Another step which hints at the commercialization of education, especially in the higher education space, is the invitation to the foreign universities to open their campuses in India. This is a good step albeit with a couple of caveats. As the government spending on higher education has remained stagnant for decades, the emerging space has been occupied by private players.
Despite the presence of the government bodies like UGC, NCTE, etc, the private players have exploited the students and parents in the guise of quality education. This has further widened the social divide in our country. The students from underprivileged backgrounds have been kept away from these spaces as they can’t afford to pay such high fees. On its part, governments have done little to bridge the gap and we are yet to see a strong regulatory framework for the private universities.

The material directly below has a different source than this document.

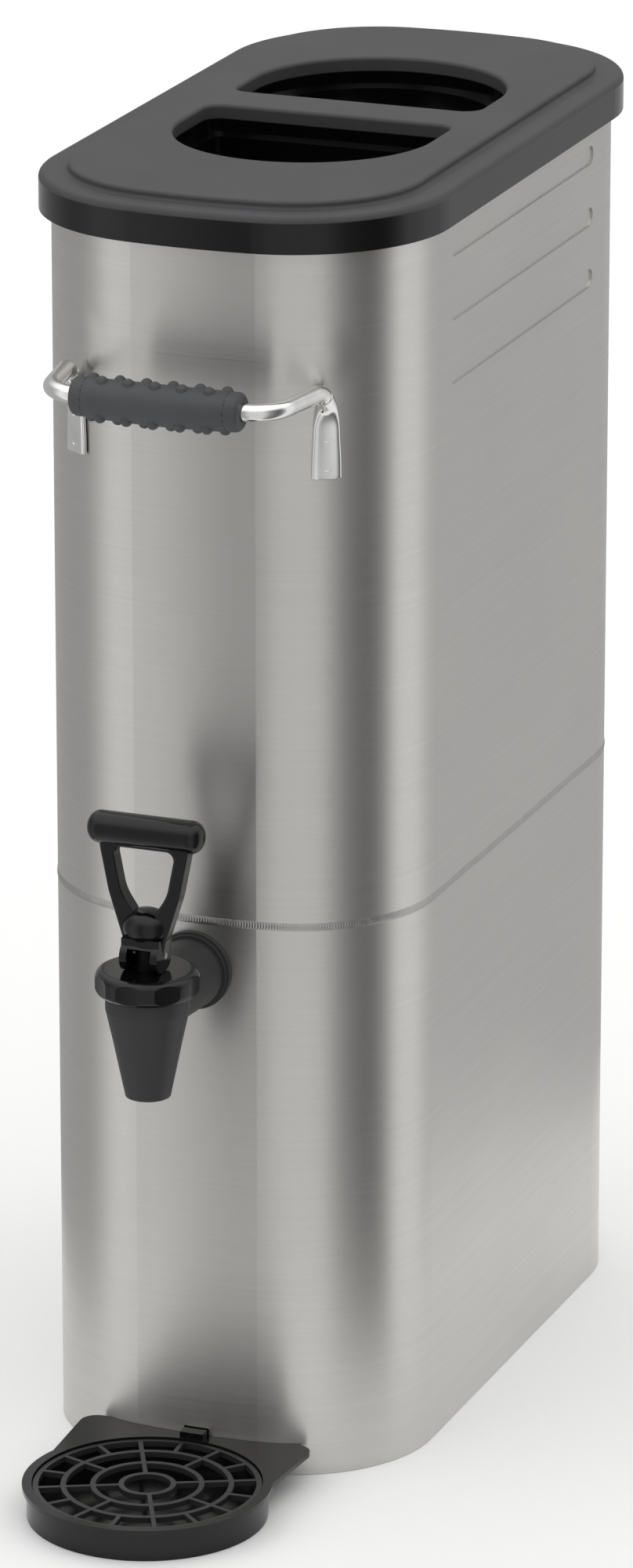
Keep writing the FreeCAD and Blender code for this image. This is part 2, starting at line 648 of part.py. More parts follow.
def tap_body():
    body = new_body("tap_body")
    outside = new_sketch(body, "TapOutside", "XZ_Plane")
    nozzle = "tapHeight - nozzleDrop"
    add_polygon(outside, [("0", nozzle), ("nozzleDiameter/2", nozzle),
                          ("coneDiameter/2", "tapHeight - coneDrop"),
                          ("chamberOutside/2", "tapHeight"),
                          ("chamberOutside/2", chamberTop), ("0", chamberTop)])
    revolve(body, outside)
    barrel_end = "tapReach - outerWasherThickness"
    barrel = body.newObject("PartDesign::AdditiveCone", "Barrel")
    barrel.Placement = FreeCAD.Placement(FreeCAD.Vector(0, 0, 0),
                                         FreeCAD.Rotation(FreeCAD.Vector(1, 0, 0), -90))
    barrel.setExpression("Radius1", bound("barrelDiameter/2"))
    barrel.setExpression("Radius2", bound("barrelRoot/2"))
    barrel.setExpression("Height", bound(barrel_end))
    barrel.setExpression("Placement.Base.z", bound("tapHeight"))
    doc.recompute()
    flange = new_sketch(body, "Flange", "XZ_Plane", "-(%s)" % barrel_end)
    add_circle(flange, "0", "tapHeight", "tapFlange")
    pad(body, flange, "tapFlangeThickness")
    shank = new_sketch(body, "Shank", "XZ_Plane", "-(%s)" % barrel_end)
    add_circle(shank, "0", "tapHeight", "shankDiameter")
    pad(body, shank, "outerWasherThickness + wall + shankLength", backward=True)
    trim = new_sketch(body, "BonnetRoom", "XZ_Plane")
    room = "bonnetDiameter/2 + shankFit"
    add_polygon(trim, [("0", chamberTop), ("chamberOutside/2", chamberTop),
                       ("chamberOutside/2", bonnetBottom), (room, bonnetBottom),
                       (room, "tapHeight + barrelRoot"), ("0", "tapHeight + barrelRoot")])
    revolve(body, trim, cut=True)
    chamber = new_sketch(body, "Chamber", "XZ_Plane")
    add_polygon(chamber, [("0", seatHeight), ("chamberBore/2", seatHeight),
                          ("chamberBore/2", chamberTop), ("0", chamberTop)])
    revolve(body, chamber, cut=True)
    outlet = new_sketch(body, "Outlet", "XZ_Plane")
    add_polygon(outlet, [("0", nozzle), ("outletBore/2", nozzle),
                         ("outletBore/2", seatHeight), ("0", seatHeight)])
    revolve(body, outlet, cut=True)
    way = new_sketch(body, "Waterway", "XZ_Plane", "-tapReach - wall - shankLength")
    add_circle(way, "0", "tapHeight", "shankBore")
    pocket(body, way, "tapReach + wall + shankLength", backward=True)
    at_tap(body)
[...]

With the influx of foreign universities, if that happens, there would be further divide based on the socio-economic conditions of the students. The questions on the reservation, fees regulation, accreditation framework, etc in foreign universities have been left unanswered, which is a major drawback.
Overall, there are many progressive steps mentioned in the policy which are the need of the hour. However, the document feels like a long laundry list of wishes which can make all the drawbacks of our education system vanish. It has missed out on grounding several of the proposed reforms in our country’s context.
On the other hand, it has shied away from making specific commitments on improving the education system in our country. In the absence of these details, the policy document remains a fairytale genie which knows what to do but doesn’t know how to do – which is the biggest gap in our education policy making space.